-- BEGIN Given data --

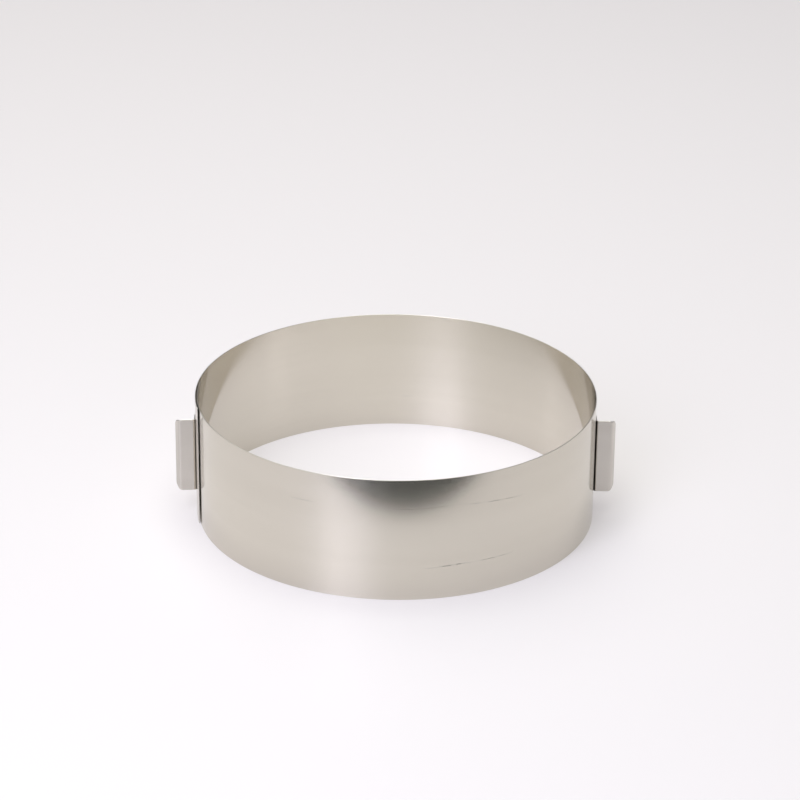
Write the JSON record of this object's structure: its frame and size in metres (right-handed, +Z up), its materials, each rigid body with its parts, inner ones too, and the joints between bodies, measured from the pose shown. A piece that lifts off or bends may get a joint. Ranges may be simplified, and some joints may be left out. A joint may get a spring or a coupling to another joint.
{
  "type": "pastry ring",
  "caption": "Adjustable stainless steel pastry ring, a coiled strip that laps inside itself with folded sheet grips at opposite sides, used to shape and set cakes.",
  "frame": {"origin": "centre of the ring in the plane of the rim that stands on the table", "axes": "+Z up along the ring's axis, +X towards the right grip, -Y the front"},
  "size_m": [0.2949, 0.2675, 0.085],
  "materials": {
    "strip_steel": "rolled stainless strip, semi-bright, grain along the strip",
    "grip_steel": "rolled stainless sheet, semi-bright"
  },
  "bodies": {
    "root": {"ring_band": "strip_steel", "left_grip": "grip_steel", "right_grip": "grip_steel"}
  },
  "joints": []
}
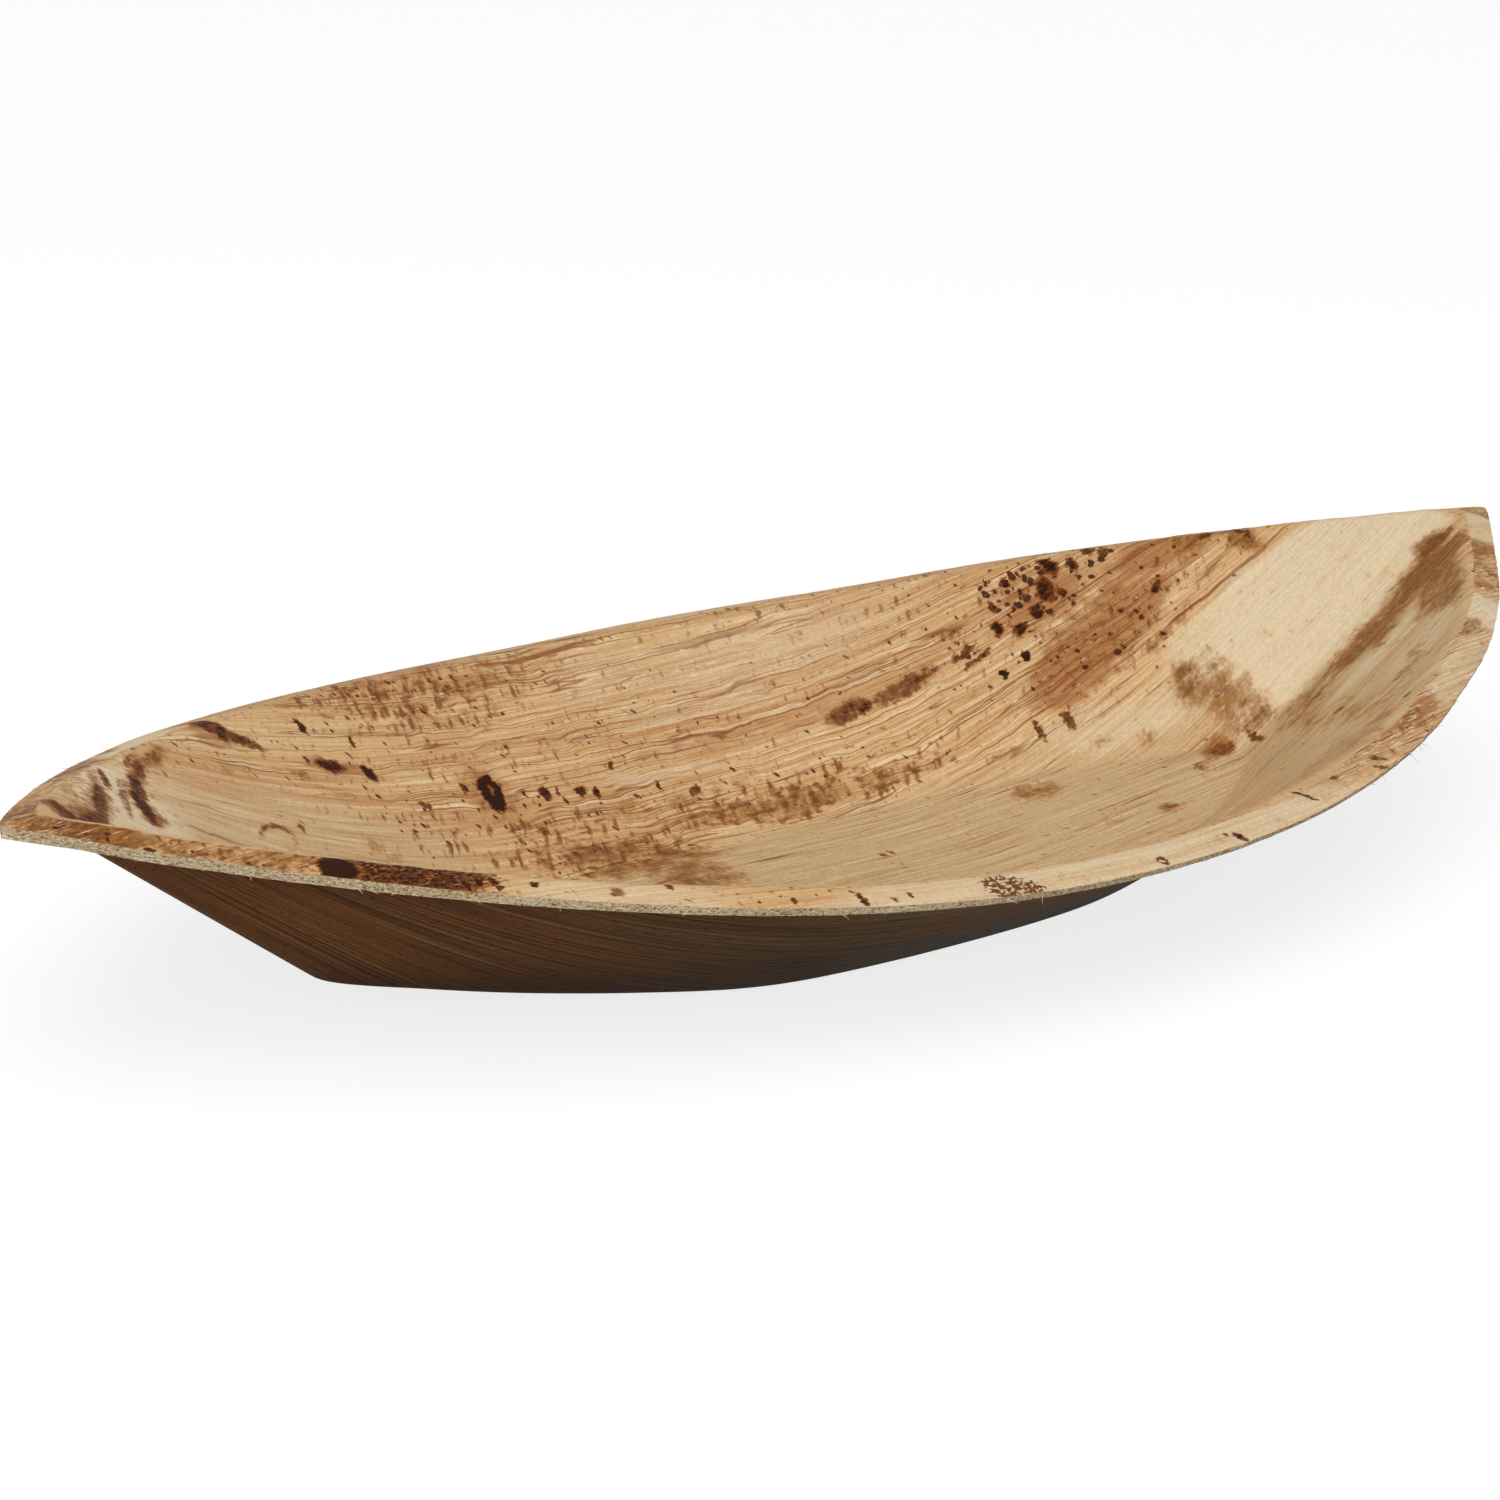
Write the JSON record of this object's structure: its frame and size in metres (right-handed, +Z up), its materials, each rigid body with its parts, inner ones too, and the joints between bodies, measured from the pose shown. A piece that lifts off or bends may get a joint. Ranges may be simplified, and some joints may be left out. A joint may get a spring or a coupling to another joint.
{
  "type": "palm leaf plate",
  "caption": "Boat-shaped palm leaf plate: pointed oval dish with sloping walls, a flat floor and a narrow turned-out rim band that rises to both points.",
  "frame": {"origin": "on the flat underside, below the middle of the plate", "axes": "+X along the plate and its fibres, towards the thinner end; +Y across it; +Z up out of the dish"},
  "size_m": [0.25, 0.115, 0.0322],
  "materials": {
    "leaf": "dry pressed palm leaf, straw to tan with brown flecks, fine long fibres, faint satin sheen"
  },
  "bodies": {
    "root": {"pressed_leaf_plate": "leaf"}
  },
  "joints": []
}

-- END Given data --
-- BEGIN Given data --

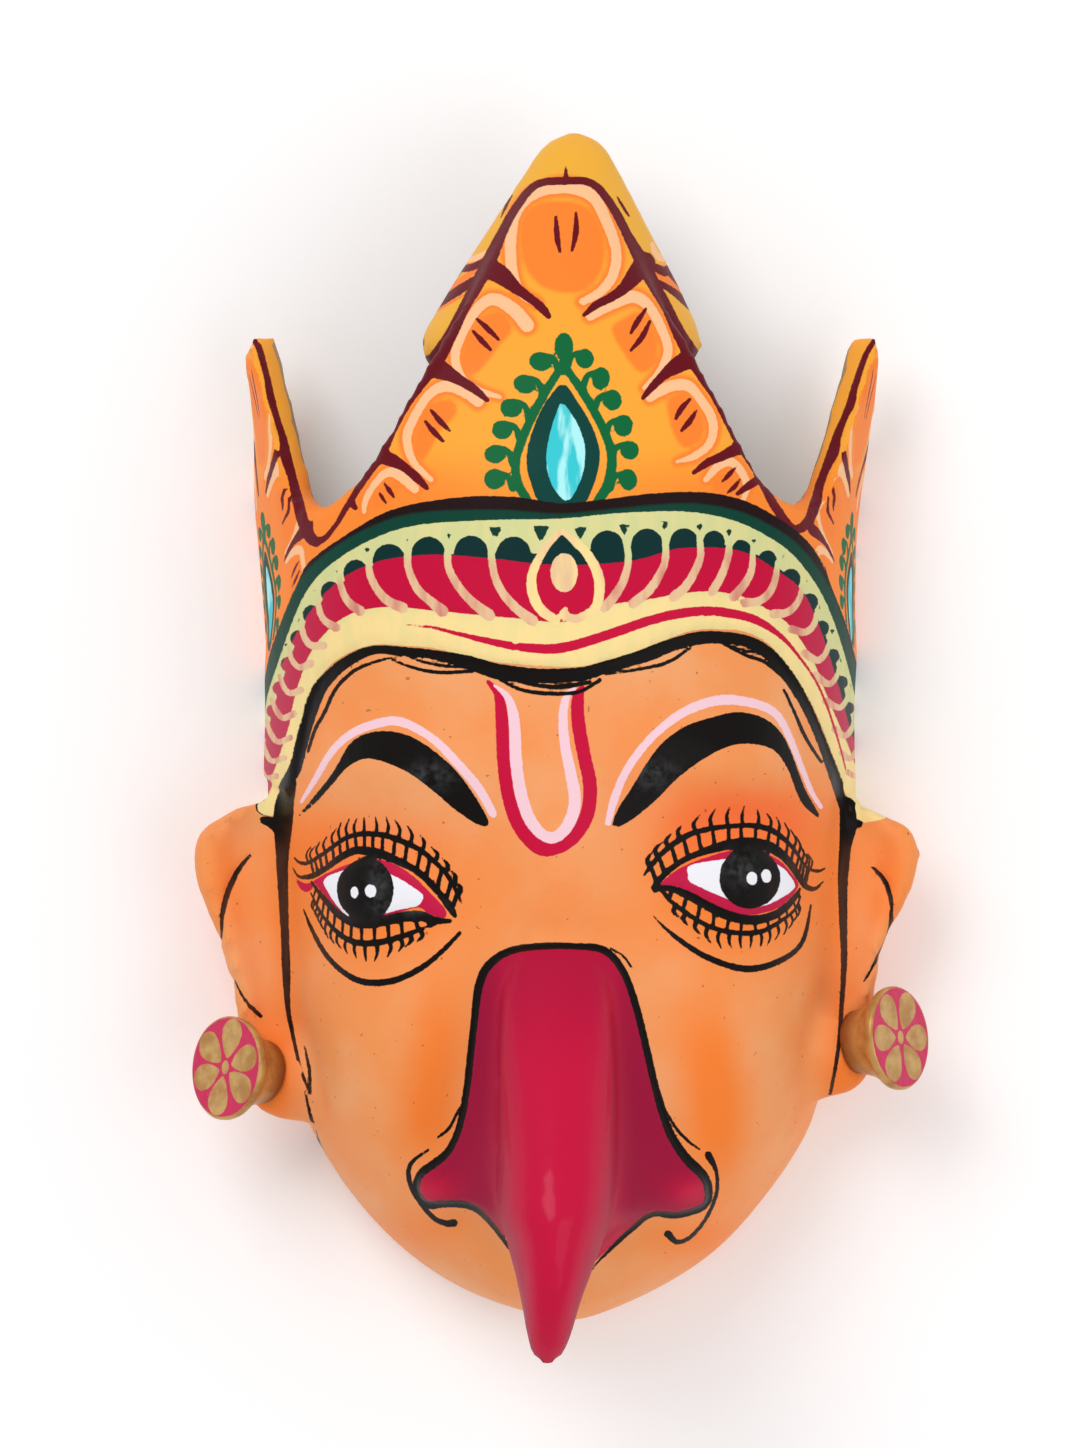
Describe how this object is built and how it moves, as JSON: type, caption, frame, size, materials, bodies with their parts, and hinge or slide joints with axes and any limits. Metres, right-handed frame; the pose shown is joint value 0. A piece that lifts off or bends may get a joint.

-- END Given data --

- Exercise prompt -
Tally how many lines of the data include the word "type". Write the number and nothing else.

- Exercise output -
3